Jasper Rees in the Daily Telegraph is not so sure. "Curtis's latest über-polemic on the colliding forces of 20th-century history has been confined to the iPlayer, where his apocalyptic world view would seem to be only semi-endorsed by the BBC," says Rees. "After two and a quarter hours, you can see why."
Rees says Bitter Lake is "visually astonishing" but he criticises Curtis's "tub-thumping determinism". In the end, "the egotism and grandiloquence are maddeningly at odds with the sustained brilliance of the spectacle".
Yes, Curtis has been chastised for his avowed left-wing politics, agrees David Pollack in The List, and Bitter Lake is bound to be controversial. "There's an uncomfortable truth that the characters and situations don't chime with the history we were taught in school in many cases because they were so important that they had to stay clear of the public eye."

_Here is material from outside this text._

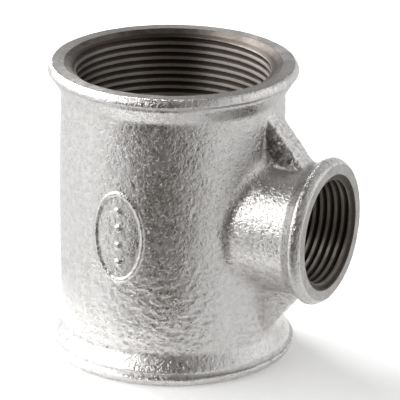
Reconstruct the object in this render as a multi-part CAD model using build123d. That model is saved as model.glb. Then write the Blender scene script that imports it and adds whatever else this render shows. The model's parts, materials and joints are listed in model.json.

But while some will always question Curtis's impartiality, says Pollack, there's also "a certain type of audience out there for whom Adam Curtis's familiar, destabilising form of documentary narrative is like crack".
There's a reason for that, says Jon Ronson on Vice. Bitter Lake is experimental, disturbing and too long to be on TV, but it's also Curtis's best film, says Ronson. "I think with this film, he's invented a whole new way of telling a nonfiction story."
Bitter Lake is now available on BBC iPlayer.